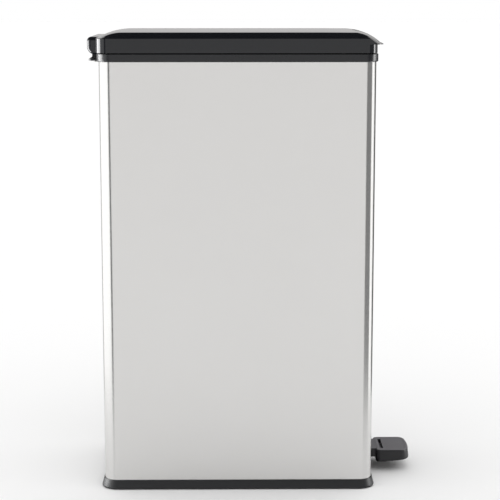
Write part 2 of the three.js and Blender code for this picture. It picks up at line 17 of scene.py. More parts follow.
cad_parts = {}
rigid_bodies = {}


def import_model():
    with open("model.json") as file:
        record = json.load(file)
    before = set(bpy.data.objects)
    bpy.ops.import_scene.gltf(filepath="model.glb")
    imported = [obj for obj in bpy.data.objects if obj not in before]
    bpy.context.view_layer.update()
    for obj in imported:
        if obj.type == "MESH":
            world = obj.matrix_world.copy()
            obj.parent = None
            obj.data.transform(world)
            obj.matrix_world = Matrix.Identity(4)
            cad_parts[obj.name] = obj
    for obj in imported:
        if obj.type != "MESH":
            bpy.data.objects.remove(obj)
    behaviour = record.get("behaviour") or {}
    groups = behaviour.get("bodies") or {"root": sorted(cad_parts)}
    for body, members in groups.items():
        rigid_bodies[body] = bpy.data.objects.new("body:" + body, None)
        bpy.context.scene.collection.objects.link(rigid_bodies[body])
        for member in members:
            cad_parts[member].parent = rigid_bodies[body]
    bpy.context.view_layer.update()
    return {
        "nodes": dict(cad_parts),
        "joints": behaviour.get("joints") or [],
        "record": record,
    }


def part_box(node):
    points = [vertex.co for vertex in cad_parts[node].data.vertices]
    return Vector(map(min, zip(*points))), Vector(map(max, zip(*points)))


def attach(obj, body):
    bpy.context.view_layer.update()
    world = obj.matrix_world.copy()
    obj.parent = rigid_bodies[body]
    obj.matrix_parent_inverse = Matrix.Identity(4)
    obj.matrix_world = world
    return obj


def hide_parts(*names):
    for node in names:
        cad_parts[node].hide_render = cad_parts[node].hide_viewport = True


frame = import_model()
+ + +
Exercise objective: Write out the full listing exactly as given.

Completed task:
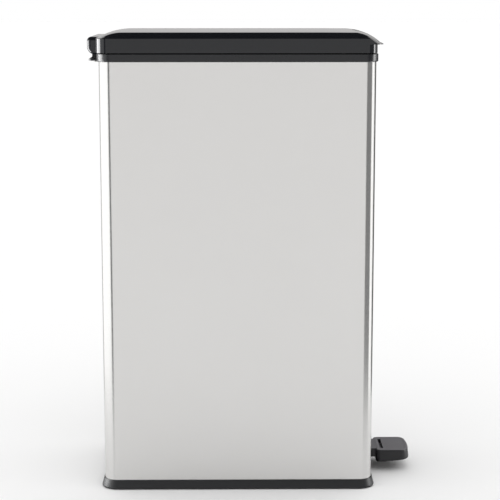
Write part 2 of the three.js and Blender code for this picture. It picks up at line 17 of scene.py. More parts follow.
cad_parts = {}
rigid_bodies = {}


def import_model():
    with open("model.json") as file:
        record = json.load(file)
    before = set(bpy.data.objects)
    bpy.ops.import_scene.gltf(filepath="model.glb")
    imported = [obj for obj in bpy.data.objects if obj not in before]
    bpy.context.view_layer.update()
    for obj in imported:
        if obj.type == "MESH":
            world = obj.matrix_world.copy()
            obj.parent = None
            obj.data.transform(world)
            obj.matrix_world = Matrix.Identity(4)
            cad_parts[obj.name] = obj
    for obj in imported:
        if obj.type != "MESH":
            bpy.data.objects.remove(obj)
    behaviour = record.get("behaviour") or {}
    groups = behaviour.get("bodies") or {"root": sorted(cad_parts)}
    for body, members in groups.items():
        rigid_bodies[body] = bpy.data.objects.new("body:" + body, None)
        bpy.context.scene.collection.objects.link(rigid_bodies[body])
        for member in members:
            cad_parts[member].parent = rigid_bodies[body]
    bpy.context.view_layer.update()
    return {
        "nodes": dict(cad_parts),
        "joints": behaviour.get("joints") or [],
        "record": record,
    }


def part_box(node):
    points = [vertex.co for vertex in cad_parts[node].data.vertices]
    return Vector(map(min, zip(*points))), Vector(map(max, zip(*points)))


def attach(obj, body):
    bpy.context.view_layer.update()
    world = obj.matrix_world.copy()
    obj.parent = rigid_bodies[body]
    obj.matrix_parent_inverse = Matrix.Identity(4)
    obj.matrix_world = world
    return obj


def hide_parts(*names):
    for node in names:
        cad_parts[node].hide_render = cad_parts[node].hide_viewport = True


frame = import_model()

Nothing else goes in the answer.